** SHORT EXERCISE **
Quote every line from the top of the listing down to and including the line that contains "place() moves them.".

-- THE RECORDS start --

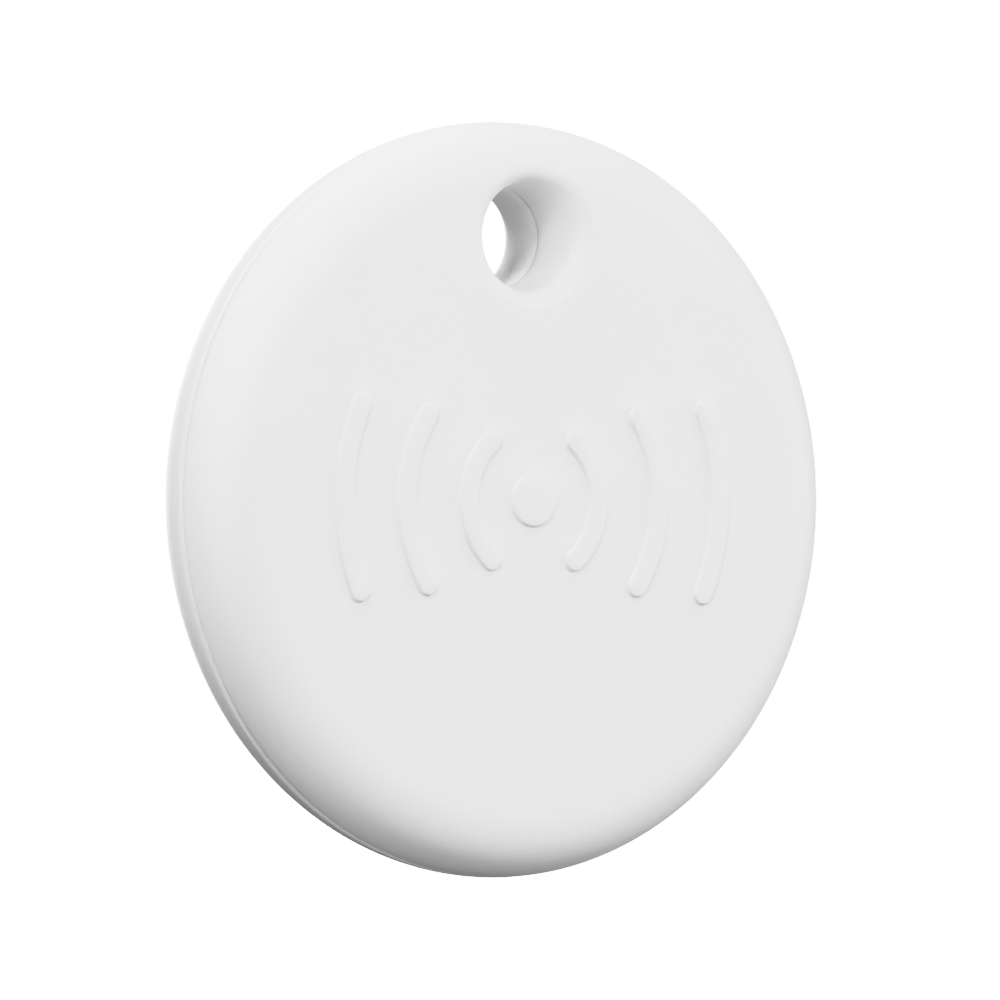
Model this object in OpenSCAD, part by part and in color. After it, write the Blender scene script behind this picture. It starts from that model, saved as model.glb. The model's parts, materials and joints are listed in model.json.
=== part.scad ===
// Round Bluetooth tracker tag with a key ring hole and a replaceable coin cell.
// Row frame: X to the right, +Z up towards the key ring hole, the front face towards -Y.
// The origin is on the axis of the key ring hole, at the middle of its straight wall.
// The modules work in the disc's own frame: X right, Y up, Z from the outer back face
// to the front face, with its origin at the disc's centre. place() moves them.

/* [Disc] */
// Outer diameter of the disc
disc_d = 38.8; // [38.4:0.1:39.6]
// Radius of the rear half's rounded rim, and its depth
rear_round = 4.1; // [4.0:0.05:4.2]
// Radius of the front half's rounded rim, and its depth
front_round = 3.3; // [3.3:0.05:3.5]
// Wall thickness of both shells
wall = 1.0; // [0.9:0.05:1.0]
// Gap of the parting line between the two shells
seam_gap = 0.13; // [0.05:0.01:0.15]

/* [Key ring hole] */
// Radius of the hole's straight wall
hole_r = 2.5; // [2.4:0.05:2.6]
// Distance from the disc's centre to the hole's centre
hole_y = 13.5; // [13.2:0.1:13.6]
// Radius of the rounding where the hole leaves the back
exit_round = 1.4; // [1.2:0.1:1.6]
// Radius of the rounding of the hole's front mouth
mouth_round = 1.1; // [0.8:0.05:1.2]

/* [Raised mark] */
// Height of the raised locate mark on the front face
mark_h = 0.2; // [0.1:0.05:0.3]
// Stroke width of the mark
mark_w = 1.1; // [0.8:0.1:1.4]
// Radius step from one wave of the mark to the next
mark_step = 3.8; // [3.4:0.1:3.9]

/* [Coin cell] */
// Diameter of the coin cell
cell_d = 20; // [19.8:0.1:20]
// Thickness of the coin cell
cell_t = 3.2; // [3.1:0.05:3.2]
// Height of the cell's centre against the disc's centre
cell_y = -2; // [-2.4:0.1:-2]

/* [Board and button] */
// Thickness of the circuit board
board_t = 0.6; // [0.4:0.1:0.6]
// Diameter of the piezo sounder's brass plate
piezo_d = 21; // [19:0.5:21]
// Diameter of the piezo sounder's ceramic disc
ceramic_d = 15; // [13:0.5:15]
// Radius of the button's plunger
plunger_r = 0.75; // [0.6:0.05:0.8]

/* [Hidden] */
$fn = 64;
R = disc_d / 2;
T = rear_round + front_round;
// rim of the rear cover, and rim of the front shell above it
seam_z = rear_round + 0.25;
front_z = seam_z + seam_gap;
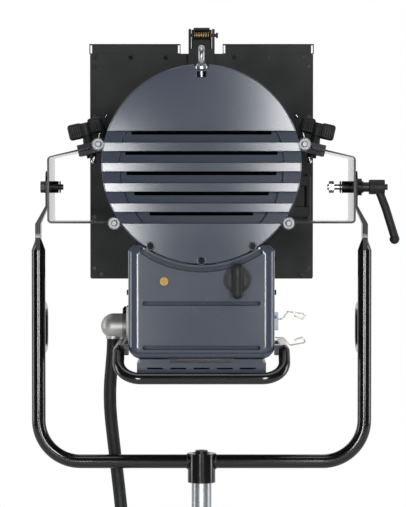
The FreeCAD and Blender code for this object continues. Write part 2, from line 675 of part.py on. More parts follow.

-- THE RECORDS end --

** SOLUTION FOR THIS PROBLEM **
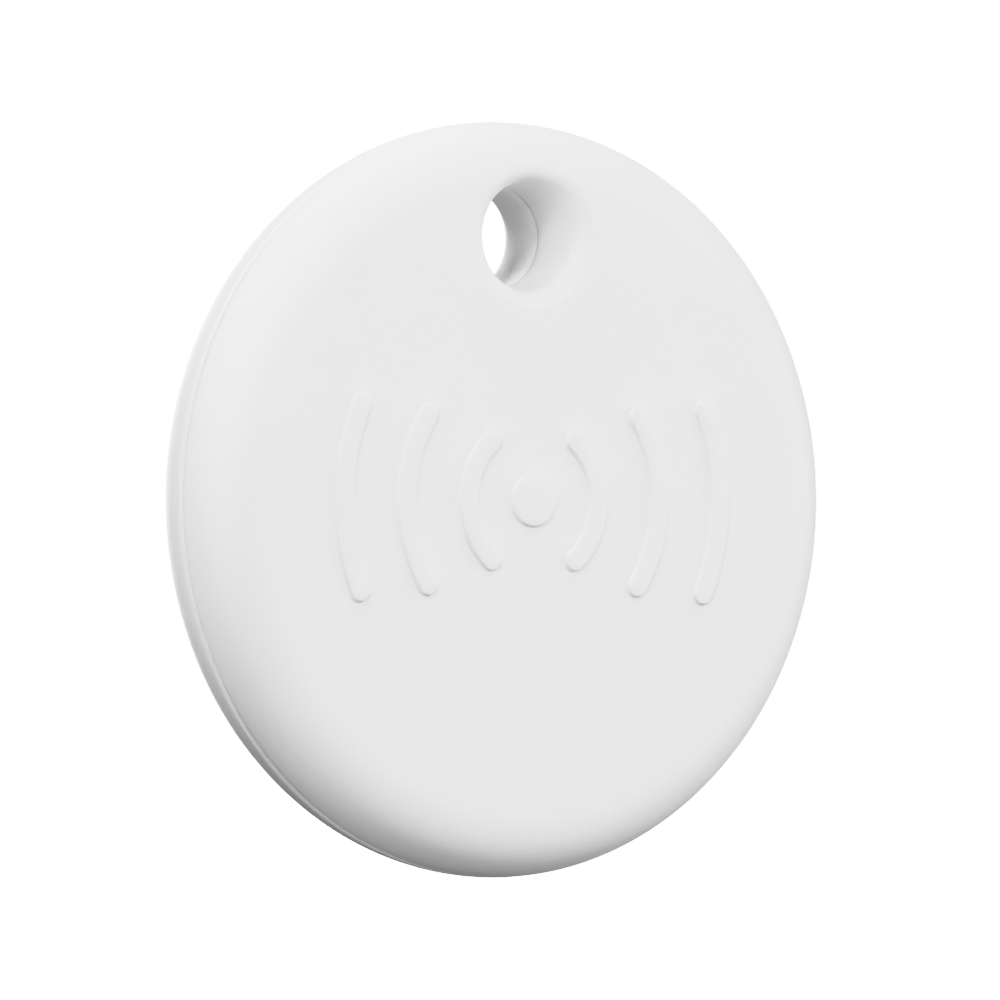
Model this object in OpenSCAD, part by part and in color. After it, write the Blender scene script behind this picture. It starts from that model, saved as model.glb. The model's parts, materials and joints are listed in model.json.
=== part.scad ===
// Round Bluetooth tracker tag with a key ring hole and a replaceable coin cell.
// Row frame: X to the right, +Z up towards the key ring hole, the front face towards -Y.
// The origin is on the axis of the key ring hole, at the middle of its straight wall.
// The modules work in the disc's own frame: X right, Y up, Z from the outer back face
// to the front face, with its origin at the disc's centre. place() moves them.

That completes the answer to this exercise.